たけしは、たとえば、水戸黄門について、
「あんなジジイが日本中歩き回れるか」
みたいな発言をして、〈ハガキ職人〉と呼ばれるリスナーたちの投稿心をあおる。この一文を見ても、その後のラジオや雑誌の投稿がビートたけしの影響下にあるかわかる。
「赤信号みんなで渡れば怖くない」
というのは1コのマニュアルでもあるわけだ。ネクラ人間でも、笑いにかかわれることはわかりやすく提示した。
たけしがそれらの投稿の優秀なのを取り上げて読み、あるいは、コメントする。それがまたリスナーにフィードバックされていく。みんな、たけしを審査委員長として崇めていた。やってることは『欽ドン』と変わらないのだが、80年代の欽ちゃん(萩本欽一)のイメージが大衆的なのに対し、ビートたけしは最先端に思われていたわけだ。

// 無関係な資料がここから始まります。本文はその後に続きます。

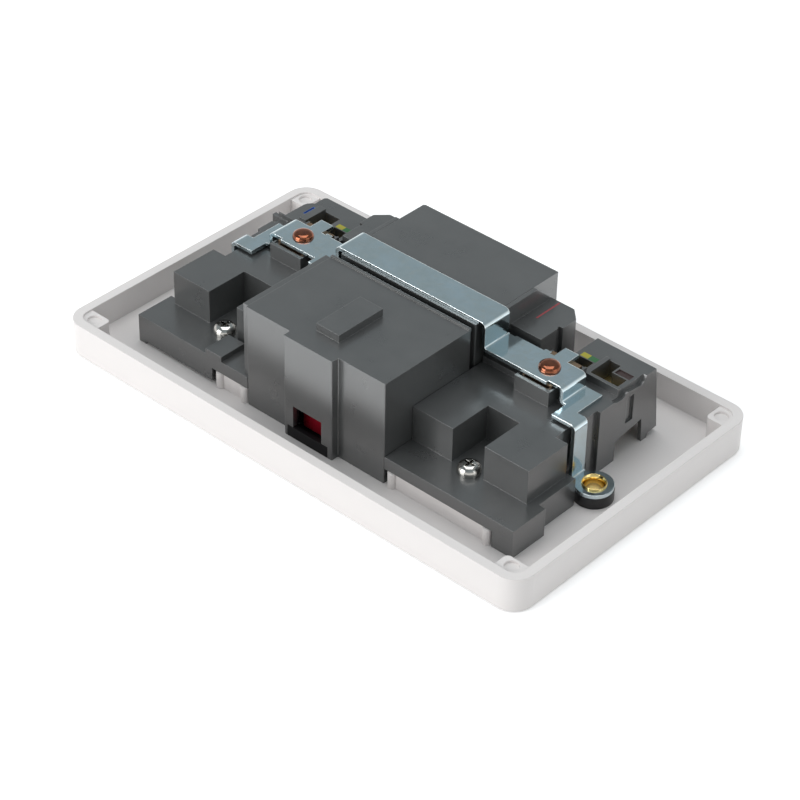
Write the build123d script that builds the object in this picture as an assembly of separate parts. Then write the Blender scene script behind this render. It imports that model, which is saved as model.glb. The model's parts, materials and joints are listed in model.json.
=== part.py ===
"""Twin 13 A switched socket outlet with a built-in earth-leakage trip, lying on its front plate.

Frame: +X along the plate, +Y towards the cable terminals, +Z out of the back. The origin is
the middle of the plate's front face, so everything at the front starts at z = 0.
Lengths are millimetres. "left" is -X and "right" is +X, seen from the back.
"""
import os
from math import atan2, cos, radians, tan

from build123d import *

# Clearances
GAP = 0.3  # between pieces that move past each other
FIT = 0.06  # round a shaft that runs in its hole
SEAT = 0.05  # round a fixed pin in its hole

# Wall fixings
FIXING_SPACING = 120.6
FIXING_X = FIXING_SPACING / 2
FIXING_HOLE_R = 2.2
FIXING_SINK_R = 3.8
FIXING_SINK_DEPTH = 1.0
BUSH_R = 4.85
BUSH_TOP = 5.0
EYELET_WALL = 0.35
EYELET_FLANGE_R = 3.05
EYELET_LIP = 0.5

# Front plate
PLATE_END = 13.2  # from a wall fixing to the plate's end
PLATE_LENGTH = FIXING_SPACING + 2 * PLATE_END
PLATE_WIDTH = 86.0
PLATE_DEPTH = 9.5
FACE = 2.1
RIM = 2.56
CORNER_R = 5.5
FRONT_EDGE_R = 0.5
POST_NEAR = (PLATE_LENGTH / 2 - 9.2, PLATE_WIDTH / 2 - 7.3)  # inner faces of a near corner post
POST_FAR = (PLATE_LENGTH / 2 - 7.7, PLATE_WIDTH / 2 - 8.25)
POST_CORNER_R = 1.2
POST_DROP = 0.5  # below the rim's top
POST_HOLE_R = 1.8
POST_HOLE_DEPTH = 0.6
LIP_RIB_TOP = 6.4
LIP_RIB_Y = (-29.5, -28.3)
LIP_RIB_RIGHT = (24.2, 53.3)
LIP_RIB_LEFT = (-32.2, -23.8)
LIP_POST_Y = -29.45
LIP_POST_R = 1.1

# Socket outlets, to the plug's standard pin pattern
GANG_X = 39.7
EARTH_Y = 7.2
PIN_DROP = 22.2
PIN_SPREAD = 22.2
PIN_ROW_Y = EARTH_Y - PIN_DROP
EARTH_SLOT = (4.7, 8.7)
PIN_SLOT = (7.2, 4.6)
EARTH_PIN = (4.0, 8.0)
PIN_GRIP = 3.8
PIN_WIDTH = 6.4

# Socket bases
WALL = 1.5
BASE_FOOT = FACE
TRAY_TOP = 9.92
TRAY_NEAR_Y = -29.9
TRAY_LIP_FOOT = 6.5
TRAY_END = 61.07
TRAY_STEP_Y = -18.7
TRAY_SIDE = 59.1
TRAY_SIDE_Y = -5.6
TRAY_LEFT_END = 60.5
LEG_START = 54.9  # near leg of the right tray
DEEP_WALL_START = 34.7  # deep near wall of the left tray
DEEP_WALL_FOOT = 2.8
HOOK = 2.3
STEP_X = (-36.8, -31.4)
STEP_FAR_Y = -22.0
STEP_TOP = 11.4
SHUTTER_ROOM_TOP = 6.4
BLOCK_TOP = 19.39
BLOCK_NEAR_Y = -20.4
BLOCK_OUT = 17.2
BLOCK_STEP_Y = -6.6
BLOCK_NECK_OUT = 13.6
BLOCK_FAR_Y = 5.6
NOTCH_IN = 5.3
NOTCH_OUT = 4.3
NOTCH_Y = -8.2
TOWER_HALF = 5.2
TOWER_NEAR_Y = 0.8
TOWER_FAR_Y = 14.5
TOWER_TOP = 23.5
TOWER_SHELF = 23.2
TERMINAL_TOP = 21.5
TERMINAL_NEAR_Y = 14.5
TERMINAL_FAR_Y = 27.8
TERMINAL_DRAFT = 2.0
TERMINAL_OUT = 55.4
TERMINAL_IN = 37.7
TERMINAL_SKIN = 1.0
TERMINAL_LEFT_OUT = 53.3
TERMINAL_LEFT_IN = 35.0
CLAMP_Z = (11.0, 17.0)
CLAMP_Y = (15.4, 25.6)
CLAMP_LIVE = (45.4, 53.2)
CLAMP_NEUTRAL = (41.9, 47.7)
CLAMP_EARTH = (38.9, 43.3)
CLAMP_EARTH_LEFT = (36.1, 40.5)
FRAME_RISE = 0.5  # raised edge round the live clamp's mouth
FRAME_WIDTH = 1.2
LEDGE_X = (46.8, 49.0)  # raised ledge beside the neutral clamp's mouth
LEDGE_RISE = 1.0
MARK_DEPTH = 0.4
LIVE_MARK = ((49.3, 53.5), (19.75, 21.6))
NEUTRAL_MARK = ((-50.7, -49.4), (18.6, 22.3))
CLAMP_SCREW_Y = 17.5
CLAMP_SCREW_R = 1.5
WIRE_Z = 14.5
WIRE_POWER_R = 1.9
WIRE_EARTH_R = 1.4
SKIRT_TOP = 20.0
SKIRT_NEAR_Y = 2.7
SKIRT_SKIN_Y = 7.0
ARCH_TOP = 7.8
DECK_IN = 44.0
DECK_NEAR_Y = 4.0
WEB_IN = 50.0
FIN_X = (-57.4, -52.0)
FIN_Y = (14.3, 15.5)
FIN_FOOT = 8.0

# Base screws
SCREW_Y = -20.4
SCREW_HEAD_R = 2.92
SCREW_HEAD = 2.5
SCREW_SHANK_R = 1.45
SCREW_DEPTH = 6.4
SCREW_BOSS_R = 2.8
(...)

ただし、ビートたけしの批評はあんまり信じない方がいい。批評眼そのものはある人だと思うが、次男坊体質というか、その場でのウケを優先させて、とにかく、目についたものをけなしていく。よって、一貫性がない。メジャーなもの、流行のモノをけなすことで、価値観をズラしていく。
漫才ブームのころには、ニューウェーヴ・ミュージックの旗手であったプラスチックスをけなしていた。大衆に対する先端と見られていたプラスチックスを否定してみせるところに、たけしのたけしたるゆえんがある。それまでプラスチックスのファンだったはずのリスナーの中にも、
「プラスチックスなんてダメだよ」
って言い出す人間が出てきたことだろう。ほいで、プラスチックスを相対化させるために、たけしが出してくるのが、アナーキーと三上寛である。三上寛って、おまえは新宿系文化人のなごり雪か。第3の線として、アナクロを出すという展開には魅力を感じない。